- **Direction**
Go from the first line to the line with "[-3, 1.5], [0.3" and return those lines verbatim, ends included.

- **Supplied information**
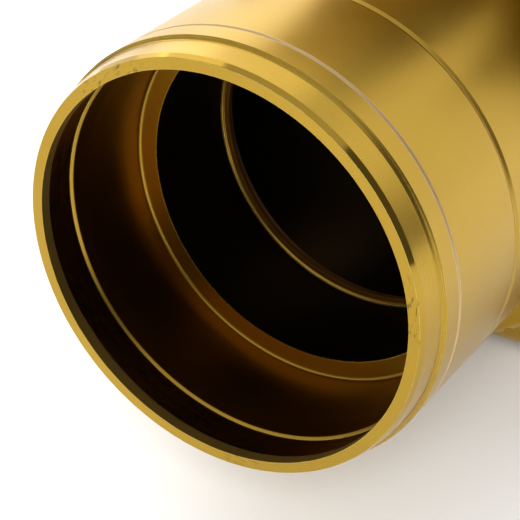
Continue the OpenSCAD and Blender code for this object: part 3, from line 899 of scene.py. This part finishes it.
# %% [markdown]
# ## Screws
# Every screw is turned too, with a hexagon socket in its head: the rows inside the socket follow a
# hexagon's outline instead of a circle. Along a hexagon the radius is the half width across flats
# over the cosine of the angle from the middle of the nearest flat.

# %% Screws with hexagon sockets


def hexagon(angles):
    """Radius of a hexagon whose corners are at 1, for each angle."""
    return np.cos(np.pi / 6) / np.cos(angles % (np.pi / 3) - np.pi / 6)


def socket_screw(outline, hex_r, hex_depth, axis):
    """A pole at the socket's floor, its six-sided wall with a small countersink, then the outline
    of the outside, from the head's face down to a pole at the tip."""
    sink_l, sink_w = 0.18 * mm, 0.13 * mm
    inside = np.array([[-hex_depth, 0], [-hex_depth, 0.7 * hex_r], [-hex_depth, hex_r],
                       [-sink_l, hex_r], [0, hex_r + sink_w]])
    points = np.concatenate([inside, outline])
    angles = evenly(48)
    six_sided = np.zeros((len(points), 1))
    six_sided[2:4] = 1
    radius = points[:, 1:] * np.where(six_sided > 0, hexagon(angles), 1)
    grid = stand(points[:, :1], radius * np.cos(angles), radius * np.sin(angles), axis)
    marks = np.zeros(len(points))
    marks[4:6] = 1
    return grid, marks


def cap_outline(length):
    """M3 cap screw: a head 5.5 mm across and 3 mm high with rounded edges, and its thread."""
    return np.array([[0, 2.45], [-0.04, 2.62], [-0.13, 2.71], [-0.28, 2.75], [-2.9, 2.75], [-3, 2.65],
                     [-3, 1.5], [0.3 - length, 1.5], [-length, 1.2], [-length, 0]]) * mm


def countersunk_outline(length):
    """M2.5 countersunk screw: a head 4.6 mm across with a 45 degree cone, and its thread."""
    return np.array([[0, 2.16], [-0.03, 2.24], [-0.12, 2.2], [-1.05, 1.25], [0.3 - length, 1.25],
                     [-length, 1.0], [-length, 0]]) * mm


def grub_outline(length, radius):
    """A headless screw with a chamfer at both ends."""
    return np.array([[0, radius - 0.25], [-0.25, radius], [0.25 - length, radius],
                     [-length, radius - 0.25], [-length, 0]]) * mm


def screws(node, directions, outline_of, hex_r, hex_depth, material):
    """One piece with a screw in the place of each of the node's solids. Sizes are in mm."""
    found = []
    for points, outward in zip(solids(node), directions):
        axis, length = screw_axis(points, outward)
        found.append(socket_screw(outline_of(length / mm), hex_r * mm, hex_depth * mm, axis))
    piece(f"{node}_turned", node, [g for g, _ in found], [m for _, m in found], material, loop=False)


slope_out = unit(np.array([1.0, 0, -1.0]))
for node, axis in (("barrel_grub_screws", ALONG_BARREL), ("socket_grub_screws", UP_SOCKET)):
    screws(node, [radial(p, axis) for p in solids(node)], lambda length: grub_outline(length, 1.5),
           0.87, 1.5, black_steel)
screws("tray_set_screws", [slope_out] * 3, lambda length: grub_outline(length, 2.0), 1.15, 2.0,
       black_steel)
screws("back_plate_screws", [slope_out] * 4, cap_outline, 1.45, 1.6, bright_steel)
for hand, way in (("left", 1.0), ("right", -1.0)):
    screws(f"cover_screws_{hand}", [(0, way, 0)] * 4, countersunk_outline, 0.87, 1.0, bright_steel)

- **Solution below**
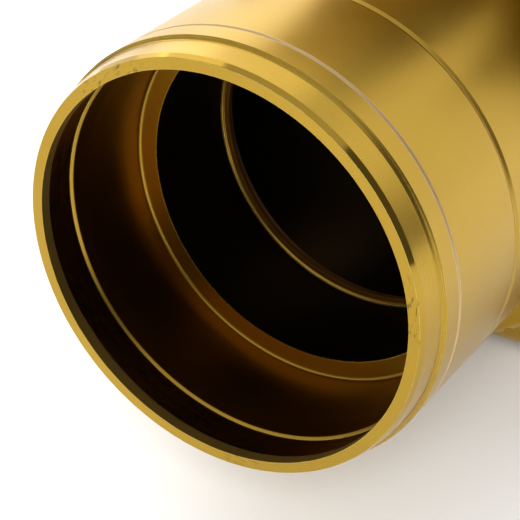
Continue the OpenSCAD and Blender code for this object: part 3, from line 899 of scene.py. This part finishes it.
# %% [markdown]
# ## Screws
# Every screw is turned too, with a hexagon socket in its head: the rows inside the socket follow a
# hexagon's outline instead of a circle. Along a hexagon the radius is the half width across flats
# over the cosine of the angle from the middle of the nearest flat.

# %% Screws with hexagon sockets


def hexagon(angles):
    """Radius of a hexagon whose corners are at 1, for each angle."""
    return np.cos(np.pi / 6) / np.cos(angles % (np.pi / 3) - np.pi / 6)


def socket_screw(outline, hex_r, hex_depth, axis):
    """A pole at the socket's floor, its six-sided wall with a small countersink, then the outline
    of the outside, from the head's face down to a pole at the tip."""
    sink_l, sink_w = 0.18 * mm, 0.13 * mm
    inside = np.array([[-hex_depth, 0], [-hex_depth, 0.7 * hex_r], [-hex_depth, hex_r],
                       [-sink_l, hex_r], [0, hex_r + sink_w]])
    points = np.concatenate([inside, outline])
    angles = evenly(48)
    six_sided = np.zeros((len(points), 1))
    six_sided[2:4] = 1
    radius = points[:, 1:] * np.where(six_sided > 0, hexagon(angles), 1)
    grid = stand(points[:, :1], radius * np.cos(angles), radius * np.sin(angles), axis)
    marks = np.zeros(len(points))
    marks[4:6] = 1
    return grid, marks


def cap_outline(length):
    """M3 cap screw: a head 5.5 mm across and 3 mm high with rounded edges, and its thread."""
    return np.array([[0, 2.45], [-0.04, 2.62], [-0.13, 2.71], [-0.28, 2.75], [-2.9, 2.75], [-3, 2.65],
                     [-3, 1.5], [0.3 - length, 1.5], [-length, 1.2], [-length, 0]]) * mm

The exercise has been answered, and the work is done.